Yes & without your admission there is no way to know that you randomly guessed. ArnyK didn't admit this initially when he posted his null ABX test results, - he only admitted to this eventually when questioned on his timing (btw, he beat you for fasted random key hitter)

The point is that there is no way of knowing from the published test results that they are simply just random guesses completed by a deaf monkey. Similarly for many other situations where the test isn't actually taken i.e. there is no serious attempt at listening involved. Yet all these tests are treated as valid & lumped into the null "evidence" pile.

How do you listen to an ABX test?

Reply #230
. Similarly for many other situations where the test isn't actually taken i.e. there is no serious attempt at listening involved. Yet all these tests are treated as valid & lumped into the null "evidence" pile.
Nope. You don't get it. Not hearing a difference, on that day, with that person, with that system, with that song, doesn't prove anything. It's not really evidence one way or the other. It could have been guessing, a poor song selection, a poor listener, almost anything. You can't prove a negative. It's only when a person gets a good score, where a strong statistical difference is shown, that you start to say you have a suggestion of having found some pay dirt. But I'm not going to waste my time trying to explain this concept to you. Bye.

How do you listen to an ABX test?

Reply #231
The point is that there is no way of knowing from the published test results that they are simply just random guesses completed by a deaf monkey. Similarly for many other situations where the test isn't actually taken i.e. there is no serious attempt at listening involved. Yet all these tests are treated as valid & lumped into the null "evidence" pile.

Yes, exactly. And that is how it should be. The null result is the default assumption anyway, so it doesn't matter how many results are being piled in there. You see, it all makes perfect sense! 

There is no alternative anyway. Or do you have a way to look into people's heads to determine whether they were deliberately cheating or otherwise unfit?

How do you listen to an ABX test?

Reply #232
You talk about my pecuniary interests.

Yep, you're "In the biz". The biz that ABX is very bad for.
I have no problem with anybody doing personal blind tests - it's truth for them. When it comes to presenting such "evidence" for public dissemination as "evidence" for a particular stance then more stringent criteria & examination are required. 

Quote
So you think that my posting on here has something to do with my €500 DACs (my most expensive product).

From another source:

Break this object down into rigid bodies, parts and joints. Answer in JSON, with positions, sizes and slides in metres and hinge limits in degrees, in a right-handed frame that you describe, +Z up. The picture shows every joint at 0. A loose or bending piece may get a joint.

Yes and the "organic" way they "sound"....free of ABX. You said so yourself.
I never posted that here - you pulled it off my website & posted it here. Much like your statement "Our products reflect the philosophy that loudspeakers should strive to sound like the real thing." Who are you trying to fool? Maybe yourself? We all know that audio playback is not about trying to sound like the "real thing"- that's as silly as it gets. Nobody was ever fooled that listening to playback is like a live event. Audio playback is about creating an illusion - an illusion that appeals to our auditory perception as somewhat realistic. There is no system that comes anyway near being mistaken for a live musical event. 

Quote
I guess your $8,500 speakers are 17 times more likely to be a pecuniary motivation for you to post here & try to discredit anything other than speakers

Actually I just sold a $20k set...without resorting to nonsensical claims about magic power supplies, interleaving, gold alchemy and smell of flowers, etc.
Or pounding the drums of doubt/rejecting blind/ABX testing.

cheers,

AJ

Well done! I'm sure we would all be interested in the blind test results of your $20,000 speakers Vs your $1,600 speakers - I don't see any posted on your website. So what does the extra $18,400 deliver?

How do you listen to an ABX test?

Reply #233
Quote
Quote

. Similarly for many other situations where the test isn't actually taken i.e. there is no serious attempt at listening involved. Yet all these tests are treated as valid & lumped into the null "evidence" pile.
Nope. You don't get it. Not hearing a difference, on that day, with that person, with that system, with that song, doesn't prove anything. You can't prove a negative. But I'm not going to waste my time trying to explaining this concept to you. Bye.
Yep, I get it. Treating all null results as valid & piling them into a block of evidence designed to create an edifice of damning evidence - this is what your tactic is all about.

The point is that there is no way of knowing from the published test results that they are simply just random guesses completed by a deaf monkey. Similarly for many other situations where the test isn't actually taken i.e. there is no serious attempt at listening involved. Yet all these tests are treated as valid & lumped into the null "evidence" pile.

Yes, exactly. And that is how it should be. The null result is the default assumption anyway, so it doesn't matter how many results are being piled in there. You see, it all makes perfect sense! 
No, it doesn't make sense unless you ignore all null results & not use them as a body of evidence. Yes, it all makes per sense if you have a particular position you want to advance & want to use this test which is obviously rife with experimenter's bias

Quote
There is no alternative anyway. Or do you have a way to look into people's heads to determine whether they were deliberately cheating or otherwise unfit?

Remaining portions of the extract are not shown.